When I began ministry at Richfield UMC, I was the first woman appointed as Lead Pastor. It became clear that there was some swirl of unease and unhappy about that. It also became clear that there was plenty of ease and happy about it as well.
At my introductory interview, one of the good men seated at the table informed me that the lead pastor always led the Men’s Bible Study at 8:00 AM on Wednesday mornings. He shared that information as a way to inform me that come Wednesday, I would be studying scripture with men of the church.
And so I did and so I do.
The group of men gathered on Wednesday mornings has powerfully impacted my ministry. From the grand vantage point of more than ten years of life shared, I am poignantly aware that being able to share life and faith with the men gathered every week has helped me to grow as person and as pastor.
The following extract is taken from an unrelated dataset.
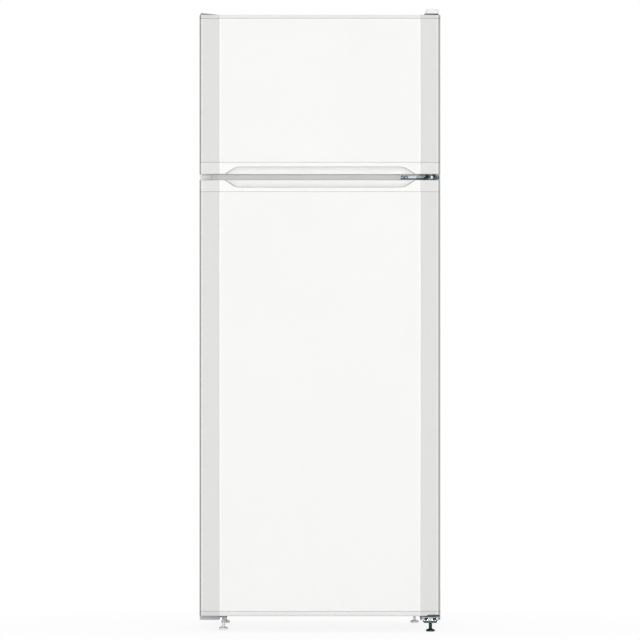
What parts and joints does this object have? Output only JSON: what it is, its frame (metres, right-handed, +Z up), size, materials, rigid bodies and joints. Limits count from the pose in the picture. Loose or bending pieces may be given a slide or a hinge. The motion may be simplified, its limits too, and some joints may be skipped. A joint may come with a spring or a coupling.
{
  "type": "top freezer refrigerator",
  "caption": "Free-standing white two-door refrigerator with the freezer on top, right-hand hinges, recessed grips between the doors and adjustable feet.",
  "frame": {"origin": "on the floor under the middle of the appliance", "axes": "+Z up, the doors face -Y, +X to the right of someone facing the doors"},
  "size_m": [0.55, 0.63, 1.4211],
  "materials": {
    "white_enamel": "smooth semi-gloss white paint",
    "grey_back": "plain satin grey-white coated sheet",
    "cap_plastic": "satin white moulding",
    "liner_plastic": "vacuum-formed white, satin",
    "grey_plastic": "fine-grained grey moulding",
    "dark_plastic": "fine-grained dark moulding",
    "pale_plastic": "pale grey moulding",
    "clear_plastic": "clear crystal moulding",
    "gasket": "soft white sealing profile",
    "foam": "rigid foam, hidden",
    "zinc_steel": "bright zinc-plated pressing",
    "dark_steel": "dark passivated steel",
    "black_enamel": "black baked paint",
    "copper": "bare copper",
    "aluminium": "plain rolled",
    "glass": "clear toughened glass with white trim"
  },
  "bodies": {
    "cabinet": {"cabinet_shell": "white_enamel", "rear_panel": "grey_back", "bottom_plate": "grey_back", "middle_rail": "white_enamel", "fridge_liner": "liner_plastic", "freezer_liner": "liner_plastic", "cabinet_foam": "foam", "evaporator_plate": "aluminium", "base_rail_left": "grey_plastic", "base_rail_right": "grey_plastic", "top_hinge_bracket": "zinc_steel", "top_hinge_cap": "cap_plastic", "top_hole_cover": "grey_plastic", "middle_hinge_bracket": "zinc_steel", "middle_hinge_screw_left": "dark_steel", "middle_hinge_screw_right": "dark_steel", "gap_cover_plug": "grey_plastic", "bottom_hinge_bracket": "zinc_steel", "crisper_cover": "glass", "light_housing": "liner_plastic", "lamp_cover": "clear_plastic", "compressor_tray": "zinc_steel", "mains_gland": "dark_plastic", "compressor": "black_enamel", "relay_cover": "grey_plastic", "evaporation_tray": "pale_plastic", "condenser": "black_enamel", "filter_drier": "copper", "discharge_tube": "black_enamel", "condenser_bracket_left": "grey_plastic", "condenser_bracket_right": "grey_plastic"},
    "fridge_door": {"fridge_door_panel": "white_enamel", "fridge_door_grip_cap": "cap_plastic", "fridge_door_bottom_cap": "cap_plastic", "fridge_door_foam": "foam", "fridge_door_liner": "liner_plastic", "fridge_door_gasket": "gasket"},
    "freezer_door": {"freezer_door_panel": "white_enamel", "freezer_door_grip_cap": "cap_plastic", "freezer_door_top_cap": "cap_plastic", "freezer_door_foam": "foam", "freezer_door_liner": "liner_plastic", "freezer_door_gasket": "gasket"},
    "bottle_rack": {"bottle_rack": "clear_plastic"},
    "middle_rack": {"middle_rack": "clear_plastic"},
    "upper_rack": {"upper_rack": "clear_plastic"},
    "freezer_door_rack": {"freezer_door_rack": "clear_plastic"},
    "lower_shelf": {"glass_shelf_lower": "glass"},
    "middle_shelf": {"glass_shelf_middle": "glass"},
    "upper_shelf": {"glass_shelf_upper": "glass"},
    "left_crisper": {"crisper_left": "clear_plastic"},
    "right_crisper": {"crisper_right": "clear_plastic"},
    "freezer_shelf": {"freezer_shelf": "liner_plastic", "freezing_tray": "clear_plastic"},
    "thermostat": {"thermostat_knob": "pale_plastic"},
    "door_switch": {"door_switch": "liner_plastic"},
    "front_left_foot": {"foot_front_left": "pale_plastic"},
    "rear_left_foot": {"foot_rear_left": "pale_plastic"},
    "rear_right_foot": {"foot_rear_right": "pale_plastic"},
    "front_right_foot": {"foot_front_right": "dark_steel"}
  },
  "joints": [
    {"name": "fridge_door_hinge", "type": "hinge", "parent": "cabinet", "child": "fridge_door", "pos_m": [0.252, -0.287, 0.533], "axis": [0, 0, 1], "range_deg": [0, 115]},
    {"name": "freezer_door_hinge", "type": "hinge", "parent": "cabinet", "child": "freezer_door", "pos_m": [0.252, -0.287, 1.225], "axis": [0, 0, 1], "range_deg": [0, 115]},
    {"name": "thermostat_turn", "type": "hinge", "parent": "cabinet", "child": "thermostat", "pos_m": [-0.055, -0.2156, 0.9881], "axis": [0, -1, 0], "range_deg": [0, 270]},
    {"name": "door_switch_press", "type": "slide", "parent": "cabinet", "child": "door_switch", "axis": [0, 1, 0], "range_m": [0, 0.005], "stiffness_N_per_m": 150, "springref_m": -0.004},
    {"name": "bottle_rack_lift", "type": "slide", "parent": "fridge_door", "child": "bottle_rack", "axis": [0, 0, 1], "range_m": [0, 0.02]},
    {"name": "middle_rack_lift", "type": "slide", "parent": "fridge_door", "child": "middle_rack", "axis": [0, 0, 1], "range_m": [0, 0.02]},
    {"name": "upper_rack_lift", "type": "slide", "parent": "fridge_door", "child": "upper_rack", "axis": [0, 0, 1], "range_m": [0, 0.02]},
    {"name": "freezer_rack_lift", "type": "slide", "parent": "freezer_door", "child": "freezer_door_rack", "axis": [0, 0, 1], "range_m": [0, 0.02]},
    {"name": "lower_shelf_slide", "type": "slide", "parent": "cabinet", "child": "lower_shelf", "axis": [0, -1, 0], "range_m": [0, 0.025]},
    {"name": "middle_shelf_slide", "type": "slide", "parent": "cabinet", "child": "middle_shelf", "axis": [0, -1, 0], "range_m": [0, 0.025]},
    {"name": "upper_shelf_slide", "type": "slide", "parent": "cabinet", "child": "upper_shelf", "axis": [0, -1, 0], "range_m": [0, 0.025]},
    {"name": "left_crisper_slide", "type": "slide", "parent": "cabinet", "child": "left_crisper", "axis": [0, -1, 0], "range_m": [0, 0.02]},
    {"name": "right_crisper_slide", "type": "slide", "parent": "cabinet", "child": "right_crisper", "axis": [0, -1, 0], "range_m": [0, 0.02]},
    {"name": "freezer_shelf_slide", "type": "slide", "parent": "cabinet", "child": "freezer_shelf", "axis": [0, -1, 0], "range_m": [0, 0.045]},
    {"name": "front_left_foot_turn", "type": "hinge", "parent": "cabinet", "child": "front_left_foot", "pos_m": [-0.222, -0.165, 0.02], "axis": [0, 0, 1], "continuous": true},
    {"name": "rear_left_foot_turn", "type": "hinge", "parent": "cabinet", "child": "rear_left_foot", "pos_m": [-0.222, 0.225, 0.02], "axis": [0, 0, 1], "continuous": true},
    {"name": "rear_right_foot_turn", "type": "hinge", "parent": "cabinet", "child": "rear_right_foot", "pos_m": [0.222, 0.225, 0.02], "axis": [0, 0, 1], "continuous": true},
    {"name": "front_right_foot_turn", "type": "hinge", "parent": "cabinet", "child": "front_right_foot", "pos_m": [0.252, -0.287, 0.02], "axis": [0, 0, 1], "continuous": true}
  ]
}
I have fallen in love many times over with the cast of goodness, wisdom and heart brought to the table by each of the men.
Learning to love is not without pain.
“My guys” are dying. I just concluded the funeral of a man grounded and near illegally funny. He would take in what was going on around him and with impeccable timing he would lob out a one-liner that split us wide open with laughter. He was a man who loved tenderly and largely. I will miss Charlie greatly.
As I was readying to lead a wedding on the day of Charlie’s funeral, I picked up the phone to check on another one of my teachers. He has been struggling with cancer as long as I have known him. He has done so with the kind of grace and willingness to be honest about challenge that has marked his being in the world. The cancer is run amok in his body. He is dying.
When I came to Richfield, he observed the antics of some of the not-so-keen-on-having-a-woman-pastor folk. He saw it going on and took upon himself the role of mediator and protector. Respected by his peers, he sought to grow understanding and grace and he had my back and forevermore he has my heart.
He lived his discipleship in the trenches of church muck; heroic Jesus-following for sure.
I’m not sure how to live my thanks for the love shared with these and so many other fine souls whose lives have blessed and stretched me. I can tell their stories at funerals and hear the hearts of their families as they grieve and share the good news of ongoing life in the heart of Jesus and all these things are true and so too is this:
Love is grand and life is peopled with stunning glory and my heart beats gratitude and grief.
A wonder it is to love and be loved.